Before they came here they knew what the salary arrangements were and they knew what the pension plan was. That is why they said: "Now I am here, I want to hang on to what I have. We know the Canadian public is mightily upset by what we have, therefore we will make a bit of a change and hope the masses quiet down so we can ride off into the sunset at age 55 with an indexed pension plan which will keep us going from the day we retire in our anonymity and enjoy the sun in our retirement at the expense of other Canadians".
This has been a debate today unfortunately about mistruths, half truths, innuendoes, blatant twisting of facts. The previous speaker talked about the benefits we pay under Bill C-85 being perfectly within the limits of the Income Tax Act. Of course they are. The only problem is every other Canadian has to work 30 or
35 years before they accumulate the same benefits we under this new bill will acquire in 19 years. Before that we acquired it in 15 years.
The previous speaker also said the contributions we make fall within the limits of the Income Tax Act. They do but let us take a look at the Income Tax Act. Members of Parliament have two pension plans. Let every Canadian know we have two pension plans.
The first meets the definitions of the Income Tax Act which say the maximum benefit we can get is 2 per cent per year. We make a contribution to a pension plan that falls within normal, allowable limits.
Then we make the contribution to the top up, the Retirement Compensations Allowances Act. Nobody else can have a top up because there is a penalty. An employer who has a pension above the bottom one has to pay a 50 per cent tax to the federal government. The federal government cannot pay a tax to itself, therefore it can have the top up pension plan with absolute and total impugnity.
That is why we have built the rules and the House has made the rules to accommodate members of Parliament who have been able to bend them for their own benefit. Nobody else can even think about having a pension plan as gold plated as ours, even though it may be legal, because there is a 50 per cent tax applied.
I mentioned we have mistruths, half truths and innuendoes. I could use worse words but you may want to intervene, Mr. Speaker, so I will leave it at that. I am sure everybody knows.
Let me quote a release dated April 20, 1995 from the Treasury Board secretariat, quoting the President of the Treasury Board in relation to Bill C-85: "The bill goes even further than the red book commitment and will reduce government spending on MPs' pensions by 33 per cent". That amounts to $3.3 million of the $10 million the plan currently costs the government.
Let us take a look at cost. Cost is perhaps the central issue in this whole argument. House of Commons estimates, 1995-96, table 5, under "Members of the House of Commons-salaries and allowances of officers, members of the House of Commons under the Parliament of Canada Act and contributions to members of Parliament retiring allowances account and the members of Parliament retirement compensation arrangements account" are $56,352,000.
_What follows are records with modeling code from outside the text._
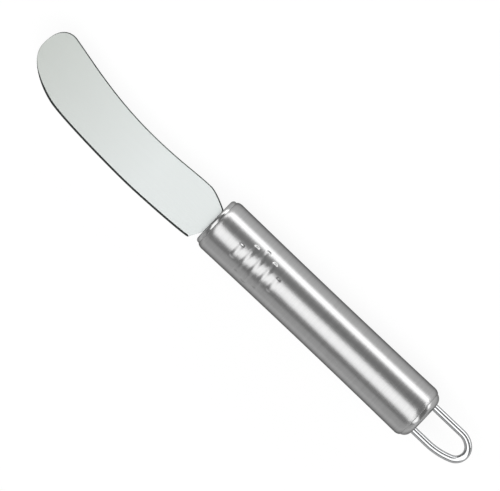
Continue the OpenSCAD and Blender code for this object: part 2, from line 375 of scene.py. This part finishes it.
rib_rear_x = front_face_x - RIB_START - (len(RIB_SWEEP_SHARES) - 1) * RIB_PITCH - RIB_FOOT
rib_front_x = front_face_x - RIB_START + RIB_FOOT
side_front_x = tube_middle_x + half_side
side_rear_x = tube_middle_x - half_side
outside_x = spread(side_rear_x, rib_rear_x, REAR_RINGS)
outside_x += spread(rib_rear_x, rib_front_x, RIB_RINGS)
outside_x += spread(rib_front_x, side_front_x, FRONT_RINGS)
outside = [(x, side_r(x - tube_middle_x)) for x in outside_x]
roll_turns = spread(0, roll_angle, ROLL_RINGS)
roll = [(ROLL_R * math.sin(a), tube_end_r - ROLL_R * (1 - math.cos(a))) for a in roll_turns]
lip_x = half_tube - half_side
lip_r = tube_end_r - ROLL_DROP
lip = [
    (lip_x - LIP_R, lip_r + LIP_R * math.tan(roll_angle / 2)),
    (lip_x, lip_r - LIP_R),
    (lip_x, lip_r - TUBE_WALL),
    (lip_x - MOUTH_LAND, lip_r - TUBE_WALL),
]
mouth = roll + lip
front_mouth = [(side_front_x + x, r) for x, r in mouth]
rear_mouth = [(side_rear_x - x, r) for x, r in reversed(mouth)]
inside_x = spread(side_front_x, side_rear_x, INSIDE_RINGS)
inside = [(x, side_r(x - tube_middle_x) - TUBE_WALL) for x in inside_x]
tube_section = outside + front_mouth + inside + rear_mouth[:-1]
print(f"section of {len(tube_section)} points, {len(outside)} of them on the outside")

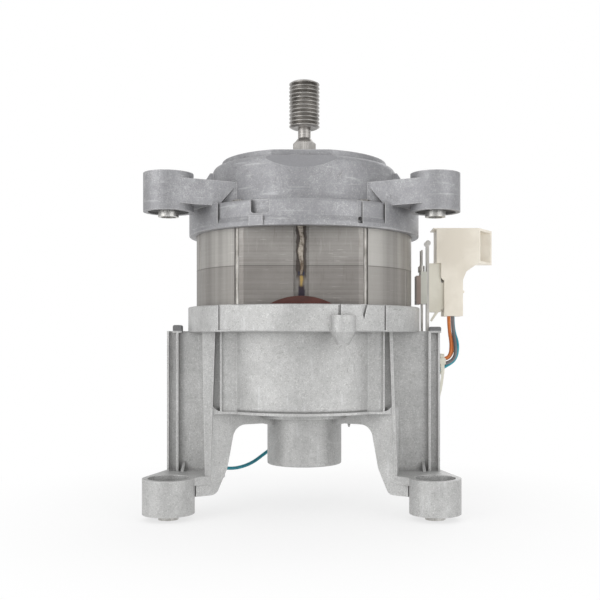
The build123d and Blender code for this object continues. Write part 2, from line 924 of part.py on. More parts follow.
def bowl_cheek():
    # The flat wall on +X from the bowl's front to the leg: an upright rib, a step back and a curled corner
    top = rear_band_bottom + overrun
    ledge_top = ledge_bottom + ledge_height
    lean = (leg_flange_foot_x - leg_flange_x) / (top - lower_lug_top + overrun)
    foot_x = leg_flange_x + lean * (top - ledge_bottom) + right_flange_width / 2
    cheek_back_y = cheek_front_y + cheek_wall
    ledge_front_y = cheek_front_y - ledge_proud
    cheek = block(cheek_inner_x, vent_x, cheek_front_y, cheek_back_y, ledge_bottom, top)
    cheek += upright([
        (vent_x - overrun, top),
        (vent_x - overrun, ledge_bottom),
        (foot_x, ledge_bottom),
        (leg_flange_x + right_flange_width / 2, top),
    ], cheek_front_y + cheek_step, cheek_back_y + cheek_step)
    cheek += block(vent_x - vent_rib_thickness / 2, vent_x + vent_rib_thickness / 2,
                   cheek_front_y - vent_rib_proud, cheek_front_y + cheek_step + overrun, ledge_bottom, top)
    cheek += block(cheek_inner_x, foot_x, ledge_front_y, cheek_back_y, ledge_bottom, ledge_top)
    corner = block(foot_x - ledge_corner, foot_x, ledge_front_y, cheek_back_y, ledge_bottom,
                   ledge_top + ledge_corner)
    hollow = Rot(90, 0, 0) * Cylinder(ledge_corner, 4 * cheek_wall)
    return cheek + (corner - Pos(foot_x - ledge_corner, cheek_front_y, ledge_top + ledge_corner) * hollow)


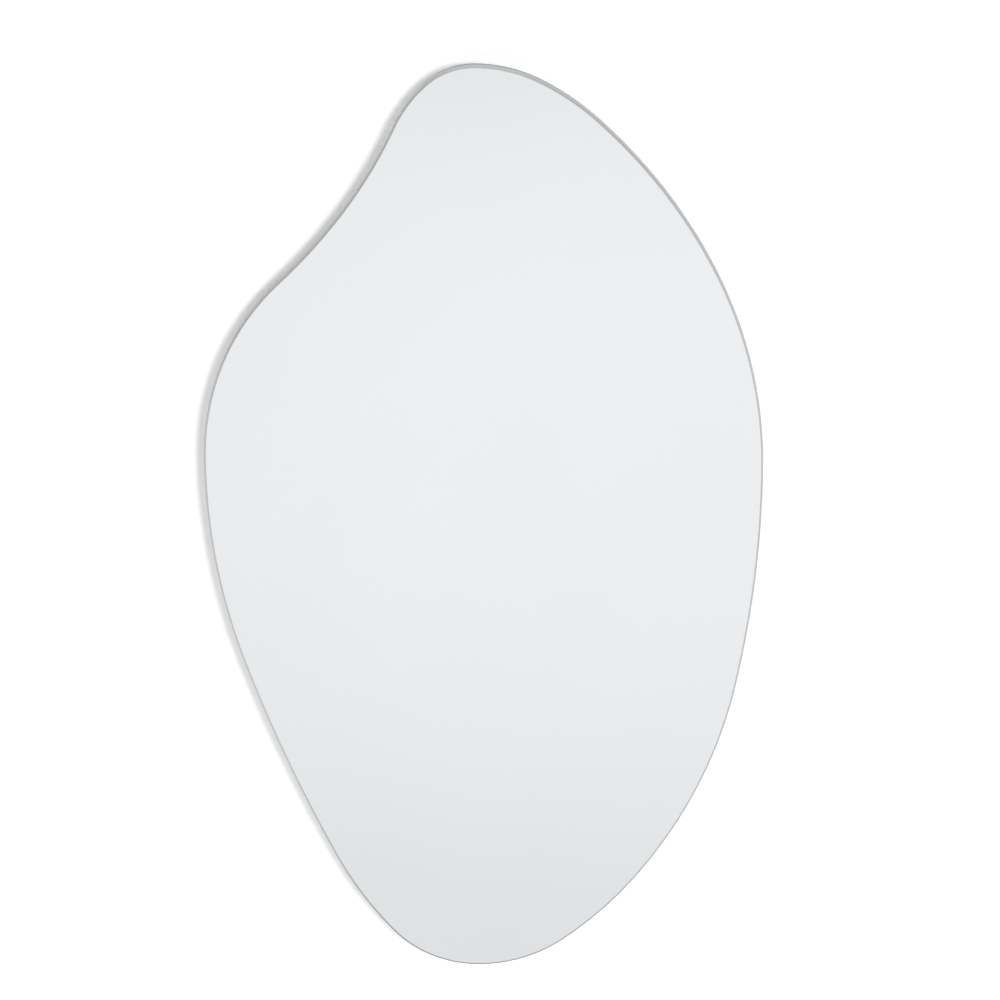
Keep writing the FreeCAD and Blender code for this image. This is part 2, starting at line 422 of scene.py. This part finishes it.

I go back to the release from the Treasury Board that this amounts to $3.3 million the $10 million the plan currently costs the government. There was a little discrepancy there I thought. There is $56 million in the estimates and $10 million released by the Treasury Board.
I checked it out. I went back to the public accounts 1994, table 7.9: "Members of Parliament retiring allowances account". Contributions by members are $944,000. Contributions by the government are $2 million. The top up is contributions by members, $1.5 million; contributions by the government, $10.3 million.
The previous speaker said we contribute and the government contributes. If there is a shortfall the government contributes more. How much is more? I went to the 1993 public accounts, table 7.9: "1991-92 actuarial liability adjustment" under the members of Parliament retiring allowances account, $158 million; for one year $158 million extra actuarial liability adjustment. In the year 1991-92 that is what the Government of Canada paid to top up the unfunded liability of the members of Parliament pension plan, right here in the 1993 public accounts.
I am quoting from the government document. During that year members contributions-this is just the ordinary one, this is not the top up-were $945,000. Contributions by the government were $2 million. A bit of smoke and mirrors crept in here. After we threw in $158 million the fund goes up and to make sure the pot is relatively sweet we are paying 10 per cent interest on that. The interest the government paid jumped from the previous year of $3.4 million up to $20 million of interest the government threw in on top of its own contribution. It is still liable if it is underfunded to pay the extra.
Those are direct quotes from the Public Accounts of Canada.